Equivariant Observers for Second-Order Systems on Matrix Lie Groups

Article

Ng, Yonhon; van Goor, Pieter; Hamel, Tarek; Mahony, Robert

Australian National University; Centre National de la Recherche Scientifique (CNRS); Universite Cote d'Azur; Institut Universitaire de France

IEEE TRANSACTIONS ON AUTOMATIC CONTROL

0018-9286

10.1109/TAC.2022.3173926

2023

2468-2474

This article develops an equivariant symmetry for second-order kinematic systems on matrix Lie groups and uses this symmetry for observer design. The state of a second-order kinematic system on a matrix Lie group is naturally posed on the tangent bundle of the group with the inputs lying in the tangent of the tangent bundle known as the double-tangent bundle.
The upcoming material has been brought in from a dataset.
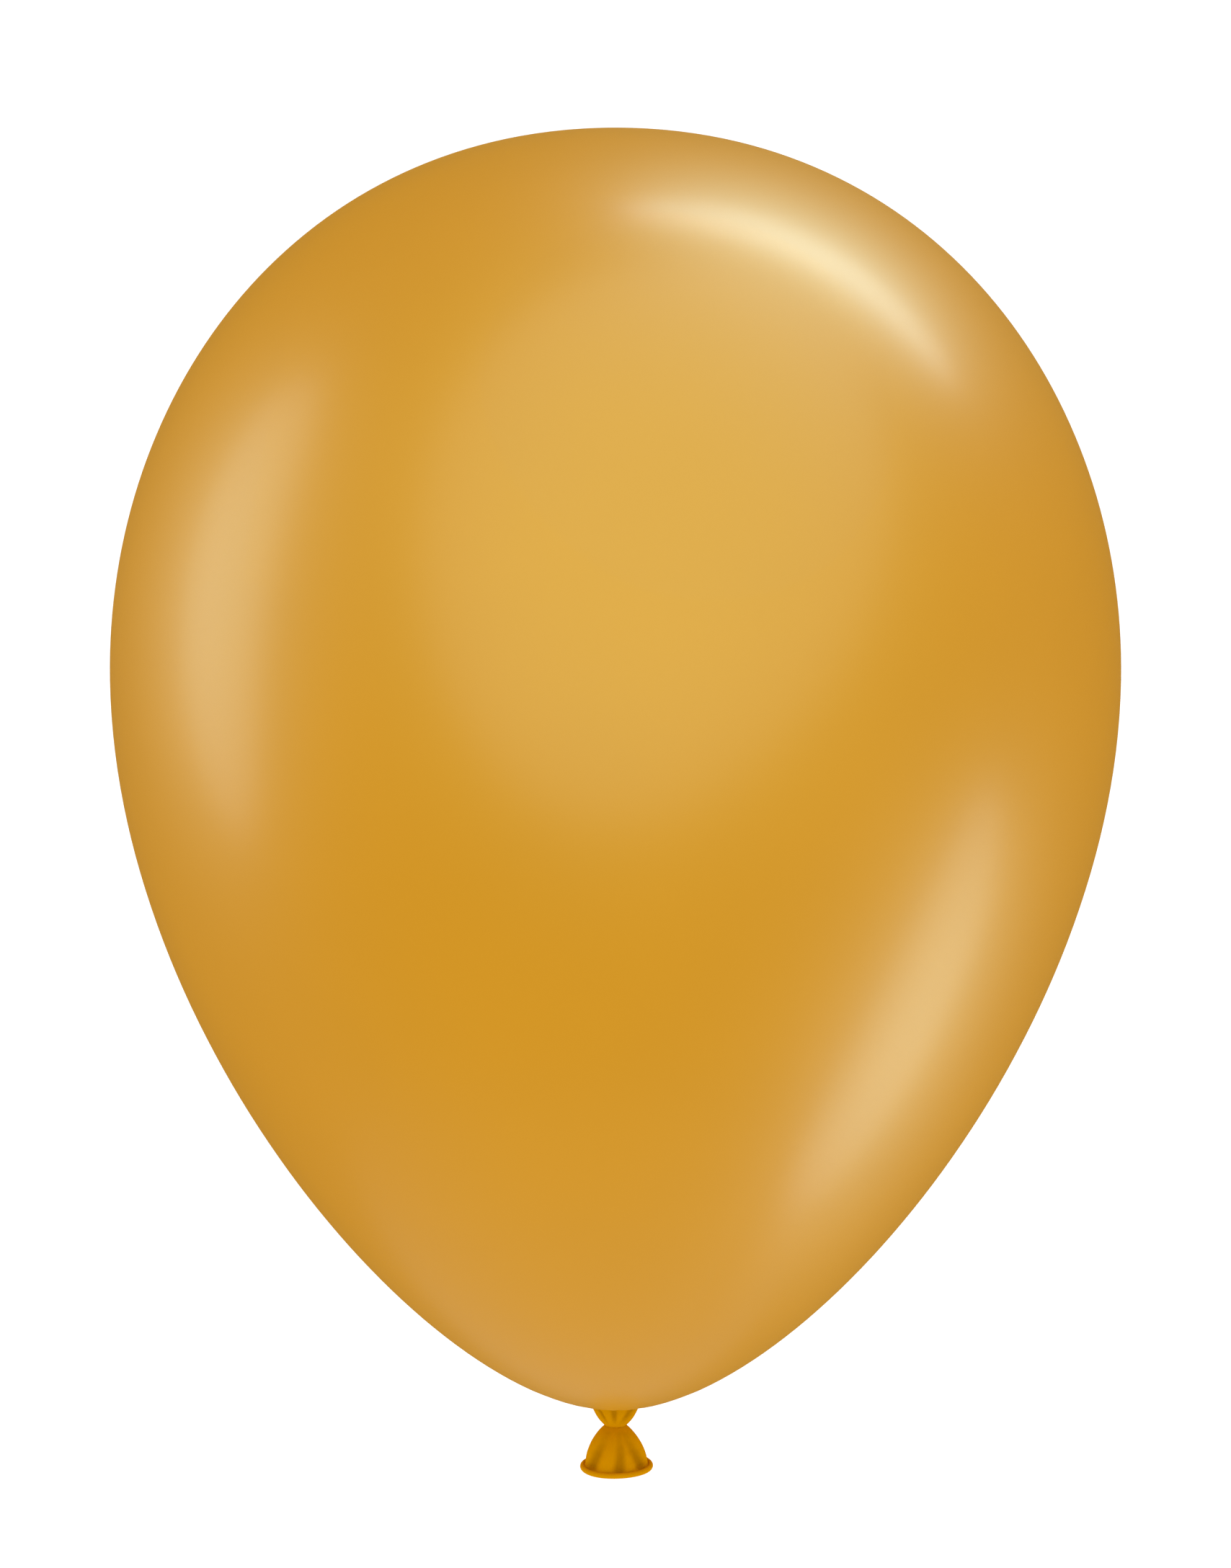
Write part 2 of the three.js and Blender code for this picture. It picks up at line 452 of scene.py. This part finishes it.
def draw_outline():
    """Draws the outline. A fullness is the reach of a handle, as a share of its own span."""
    bpy.ops.curve.primitive_bezier_curve_add()
    outline = bpy.context.object
    outline.data.resolution_u = OUTLINE_STEPS
    spline = outline.data.splines[0]
    spline.resolution_u = OUTLINE_STEPS
    spline.bezier_points.add(1)
    shoulder = WIDEST_HEIGHT + SHOULDER_FULLNESS * CROWN_RISE
    flank = WIDEST_HEIGHT - FLANK_FULLNESS * UNDERSIDE_DROP
    crown = ((0, CROWN_HEIGHT), (0, CROWN_HEIGHT), (CROWN_FULLNESS * WIDEST_RADIUS, CROWN_HEIGHT))
    widest = ((WIDEST_RADIUS, shoulder), (WIDEST_RADIUS, WIDEST_HEIGHT), (WIDEST_RADIUS, flank))
    lead_in = (UNDERSIDE_FULLNESS * WIDEST_RADIUS, CLOSING_HEIGHT)
    closing = (lead_in, (0, CLOSING_HEIGHT), (0, CLOSING_HEIGHT))
    for point, (before, here, after) in zip(spline.bezier_points, (crown, widest, closing)):
        point.handle_left_type = "FREE"
        point.handle_right_type = "FREE"
        point.handle_left = (before[0], 0, before[1])
        point.co = (here[0], 0, here[1])
        point.handle_right = (after[0], 0, after[1])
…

We provide a simple parameterization of both the tangent bundle state-space and the input space (the fiber space of the double-tangent bundle) and then introduce a semidirect product group and group actions onto both the state and input spaces. We show that with the proposed group actions, the second-order kinematics are equivariant. An equivariant lift of the kinematics onto the symmetry group is derived and used to design nonlinear observers on the lifted state-space using nonlinear constructive design techniques. The observer design is specialized to kinematics on groups that themselves admit a semidirect product structure and include applications in rigid-body motion amongst others. A simulation based on an ideal hovercraft model verifies the performance of the proposed observer architecture.